Se a base de cálculo não corresponde ao acréscimo no universo patrimonial daquele que figura como contribuinte, a conclusão é
óbvia: a base de cálculo não se coaduna com a hipótese de incidência.
Ao vedar as deduções, a lei estadual impede a tributação sobre a transmissão do patrimônio líquido (quantum efetivamente transmitido) e assim deforma a regra matriz de incidência. Não foi por outro motivo que esta Corte já se posicionou no sentido de que a base de cálculo é o montante líquido da herança (AI n. 733.976 AgR/RS, Relator Eminente
Ministro Dias Toffoli, Primeira Turma, j. 11/12/2012).

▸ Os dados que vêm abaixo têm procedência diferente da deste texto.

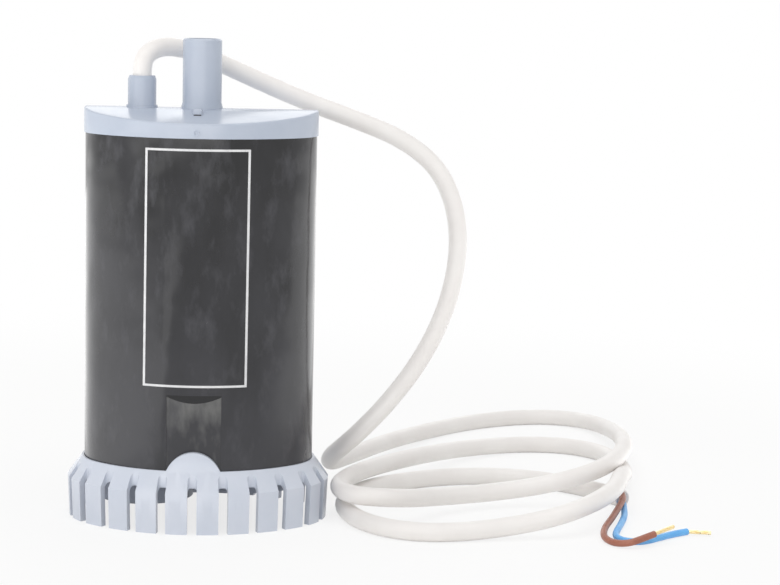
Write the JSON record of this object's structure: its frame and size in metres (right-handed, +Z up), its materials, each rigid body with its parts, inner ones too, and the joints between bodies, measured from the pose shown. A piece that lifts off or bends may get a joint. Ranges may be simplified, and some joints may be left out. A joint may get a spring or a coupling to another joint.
{
  "type": "submersible water pump",
  "caption": "Submersible water pump for a fresh-water tank: oval housing, slotted strainer foot, hose spigot on top and a loose two-core lead.",
  "frame": {"origin": "bottom centre of the strainer foot, on the floor the pump stands on", "axes": "+X along the long side of the oval, towards the side away from the cable stub; +Y to the back, away from the printed side; +Z up, along the hose spigot"},
  "size_m": [0.201, 0.1952, 0.1491],
  "materials": {
    "housing": "smooth moulded black, slightly scuffed",
    "pale": "smooth moulded pale blue-grey",
    "sheath": "soft warm white, satin",
    "brown_insulation": "soft brown, satin",
    "blue_insulation": "soft light blue, satin",
    "conductor": "bare twisted copper wire",
    "pump_plastic": "moulded black",
    "impeller_plastic": "moulded natural white",
    "capsule_plastic": "moulded grey",
    "seal_rubber": "black",
    "motor_steel": "drawn steel, zinc plated",
    "shaft_steel": "ground",
    "cap_plastic": "moulded white",
    "bronze": "sintered bronze",
    "ferrite": "dark sintered",
    "laminations": "stacked sheet",
    "enamel_wire": "enamelled copper",
    "copper": "copper",
    "carbon": "matt graphite",
    "tag_brass": "stamped",
    "capacitor_resin": "dipped resin"
  },
  "bodies": {
    "pump": {"brush_arms_left": "tag_brass", "brush_arms_right": "tag_brass", "brushes_left": "carbon", "brushes_right": "carbon", "capacitor_left": "capacitor_resin", "capacitor_right": "capacitor_resin", "capsule_lid": "capsule_plastic", "conductor_blue": "conductor", "conductor_brown": "conductor", "core_blue": "blue_insulation", "core_brown": "brown_insulation", "cover_seal": "seal_rubber", "inner_wire_blue": "blue_insulation", "inner_wire_brown": "brown_insulation", "intake_cover": "pump_plastic", "lead": "sheath", "lead_entry": "sheath", "lead_seal": "seal_rubber", "lower_bush_left": "bronze", "lower_bush_right": "bronze", "magnets_left": "ferrite", "magnets_right": "ferrite", "motor_can_left": "motor_steel", "motor_can_right": "motor_steel", "motor_capsule_left": "capsule_plastic", "motor_capsule_right": "capsule_plastic", "motor_end_cap_left": "cap_plastic", "motor_end_cap_right": "cap_plastic", "outer_housing": "housing", "pump_body": "pump_plastic", "shaft_seal_left": "seal_rubber", "shaft_seal_right": "seal_rubber", "stage_plate": "capsule_plastic", "top_cover": "pale", "transfer_cover": "pump_plastic", "upper_bush_left": "bronze", "upper_bush_right": "bronze"},
    "rotor_left": {"shaft_left": "shaft_steel", "armature_core_left": "laminations", "windings_left": "enamel_wire", "commutator_left": "copper", "impeller_left": "impeller_plastic"},
    "rotor_right": {"shaft_right": "shaft_steel", "armature_core_right": "laminations", "windings_right": "enamel_wire", "commutator_right": "copper", "impeller_right": "impeller_plastic"},
    "strainer": {"strainer_foot": "pale"}
  },
  "joints": [
    {"name": "rotor_left_spin", "type": "hinge", "parent": "pump", "child": "rotor_left", "pos_m": [-0.0166, 0, 0.05], "axis": [0, 0, 1], "continuous": true},
    {"name": "rotor_right_spin", "type": "hinge", "parent": "pump", "child": "rotor_right", "pos_m": [0.0166, 0, 0.05], "axis": [0, 0, 1], "continuous": true},
    {"name": "strainer_pull", "type": "slide", "parent": "pump", "child": "strainer", "axis": [0, 0, -1], "range_m": [0, 0.03]}
  ]
}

Não havendo controvérsia quanto ao preenchimento dos
demais requisitos (residência no imóvel e inexistência de propriedade de
outro imóvel), a concessão da ordem era mesmo de rigor.
Neste sentido já decidiram todas as C. Câmaras de Direito Público deste E. Tribunal:
RECURSO DE APELAÇÃO ITCMD Pedido de isenção do tributo nos termos do art. 6º, I, a, da Lei nº 10.705/00, o qual estabelece a isenção do tributo na transmissão causa mortis de imóvel que não supere o valor de 5.000 UFESPs Valor a ser verificado, para fins de isenção, que deve representar a fração do imóvel que efetivamente foi transmitida aos herdeiros Impetrantes que, nos termos legais, fazem jus à isenção Sentença reformada – Recurso provido. (Apelação n. 1017089- 93.2019.8.26.0053, Relator Desembargador Marcos Pimentel Tamassia, 1ª Câmara de Direito Público, j. 13/08/2019)
MANDADO DE SEGURANÇA. Isenção tributária. Possibilidade. Art. 6.º, inciso I, alínea “a”, da Lei n.º 10.705/2000. Em se tratando de ITCMD incidente na transmissão “causa mortis”, a tributação deverá ocorrer sobre o direito a ser acrescido no patrimônio do herdeiro. Sentença mantida. Remessa necessária e recurso conhecidos e não providos. (Apelação n.
1002692-76.2018.8.26.0081, Relatora Desembargadora Vera Angrisani, 2ª Câmara de Direito Público, j. 11/03/2019)
À vista do exposto, NEGA-SE PROVIMENTO ao recurso voluntário e à remessa necessária da Fazenda Pública.